### Given entries
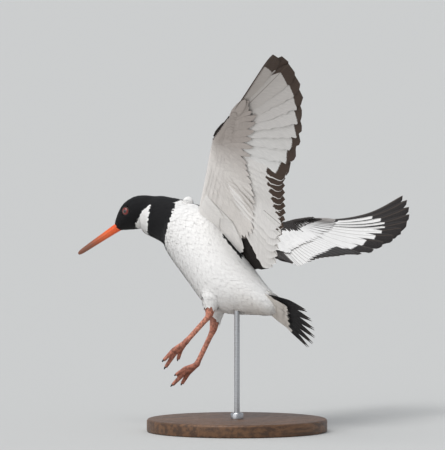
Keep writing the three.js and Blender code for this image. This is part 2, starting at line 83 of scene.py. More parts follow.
def smooth(low, high, x):
    """0 below low, 1 above high, eased between."""
    t = np.clip((np.asarray(x, float) - low) / (high - low), 0.0, 1.0)
    return t * t * (3.0 - 2.0 * t)


print("belly point at", to_display(BELLY_POINT).round(4))

# %% [markdown]
# The camera looks from the bird's left rear quarter, a little above the horizon, through a long
# lens from ten metres, which keeps the far wing its true size. Everything stands on a pale floor
# that runs far back, under one soft key light from above and an even pale sky.

# %% Camera, floor and light
CAMERA_AROUND = math.radians(133.48)
CAMERA_ABOVE = math.radians(3.0)
CAMERA_DISTANCE = 10.0
FRAME_HEIGHT = 0.558
CENTRE_RIGHT = -0.0180
CENTRE_UP = 0.1064
toward = Vector((math.sin(CAMERA_AROUND) * math.cos(CAMERA_ABOVE),
                 -math.cos(CAMERA_AROUND) * math.cos(CAMERA_ABOVE), math.sin(CAMERA_ABOVE)))
rightward = Vector((math.cos(CAMERA_AROUND), math.sin(CAMERA_AROUND), 0.0))
upward = toward.cross(rightward)
aim_point = Vector((0.0, 0.0, BELLY_HEIGHT / 1000.0)) + rightward * CENTRE_RIGHT + upward * CENTRE_UP
lens = bpy.data.cameras.new("camera")
lens.sensor_width = 36.0
lens.lens = 36.0 * CAMERA_DISTANCE / FRAME_HEIGHT
lens.clip_start = 0.1
lens.clip_end = 200.0
camera = bpy.data.objects.new("camera", lens)
camera.location = aim_point + toward * CAMERA_DISTANCE
camera.rotation_mode = "QUATERNION"
camera.rotation_quaternion = toward.to_track_quat("Z", "Y")
bpy.context.scene.collection.objects.link(camera)
bpy.context.scene.camera = camera
bpy.context.scene.view_settings.view_transform = "Standard"


def srgb(red, green, blue):
    """A screen colour, 0 to 255, as linear light."""
    def linear(value):
        value = value / 255.0
        return value / 12.92 if value <= 0.04045 else ((value + 0.055) / 1.055) ** 2.4
    return (linear(red), linear(green), linear(blue), 1.0)


def new_piece(name, shaper):
    """Object at the origin from a bmesh."""
    mesh = bpy.data.meshes.new(name)
    shaper.to_mesh(mesh)
    shaper.free()
    made = bpy.data.objects.new(name, mesh)
    bpy.context.scene.collection.objects.link(made)
    return made


def new_material(name, roughness):
    """Material with its shader and a helper-friendly node tree."""
    made = bpy.data.materials.new(name)
    made.use_nodes = True
    shader = made.node_tree.nodes["Principled BSDF"]
    shader.inputs["Roughness"].default_value = roughness
    return made, made.node_tree, shader


floor_shape = bmesh.new()
bmesh.ops.create_grid(floor_shape, x_segments=8, y_segments=8, size=60.0)
floor = new_piece("floor", floor_shape)
floor_finish, tree, shader = new_material("pale_floor", 0.9)
shader.inputs["Base Color"].default_value = srgb(186, 186, 184)
floor.data.materials.append(floor_finish)

world = bpy.data.worlds.new("studio")
world.use_nodes = True
world.node_tree.nodes["Background"].inputs["Color"].default_value = srgb(226, 230, 236)
world.node_tree.nodes["Background"].inputs["Strength"].default_value = 0.68
bpy.context.scene.world = world


def sun(name, direction, strength, spread):
    """Soft distant light that shines along a direction."""
    lamp = bpy.data.lights.new(name, "SUN")
    lamp.energy = strength
    lamp.angle = math.radians(spread)
    made = bpy.data.objects.new(name, lamp)
    made.rotation_mode = "QUATERNION"
    made.rotation_quaternion = Vector(direction).to_track_quat("-Z", "Y")
    bpy.context.scene.collection.objects.link(made)


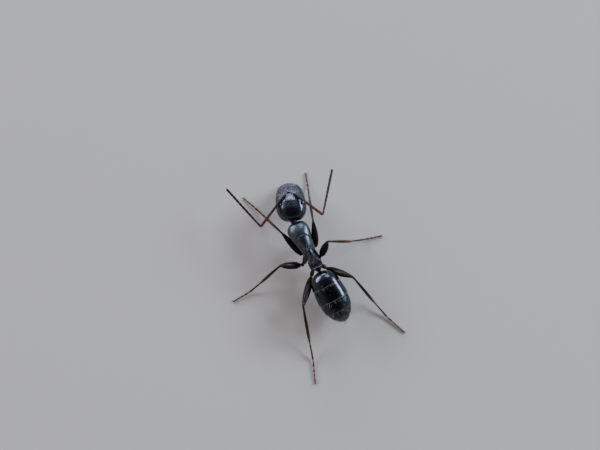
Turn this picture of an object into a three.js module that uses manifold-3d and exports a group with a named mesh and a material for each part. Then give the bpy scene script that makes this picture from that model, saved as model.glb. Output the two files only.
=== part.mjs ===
// A carpenter ant worker, life size, standing still on a floor.
// Millimetres. +Z is up, +Y is ahead along the trunk, +X is the ant's right. The floor is z = 0.
// Every plate of the body and every joint of a limb is a solid of its own, parted from its
// neighbours by a thin cut. Limbs are drawn no thinner than LIMB_THICKNESS, so they can be made.
import * as THREE from "three";
import { mergeVertices } from "three/addons/utils/BufferGeometryUtils.js";
import Module from "manifold-3d";

const wasm = await Module();
wasm.setup();

// ---- Driving dimensions ----

const CUT = 0.03; // the gap between neighbouring solids
const SLIVER = 0.008; // corners nearer than this are one corner
const LIMB_THICKNESS = 0.48; // the thinnest part of a leg or feeler
const STANCE_CENTRE = new THREE.Vector3(-0.66, -1.83, 0); // middle of the footprint, from the trunk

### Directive
Repeat, with no changes, each line from the one with "Turn this picture" to the end of the listing, including both ends and nothing else.

### Response for this exercise
Turn this picture of an object into a three.js module that uses manifold-3d and exports a group with a named mesh and a material for each part. Then give the bpy scene script that makes this picture from that model, saved as model.glb. Output the two files only.
=== part.mjs ===
// A carpenter ant worker, life size, standing still on a floor.
// Millimetres. +Z is up, +Y is ahead along the trunk, +X is the ant's right. The floor is z = 0.
// Every plate of the body and every joint of a limb is a solid of its own, parted from its
// neighbours by a thin cut. Limbs are drawn no thinner than LIMB_THICKNESS, so they can be made.
import * as THREE from "three";
import { mergeVertices } from "three/addons/utils/BufferGeometryUtils.js";
import Module from "manifold-3d";

const wasm = await Module();
wasm.setup();

// ---- Driving dimensions ----

const CUT = 0.03; // the gap between neighbouring solids
const SLIVER = 0.008; // corners nearer than this are one corner
const LIMB_THICKNESS = 0.48; // the thinnest part of a leg or feeler
const STANCE_CENTRE = new THREE.Vector3(-0.66, -1.83, 0); // middle of the footprint, from the trunk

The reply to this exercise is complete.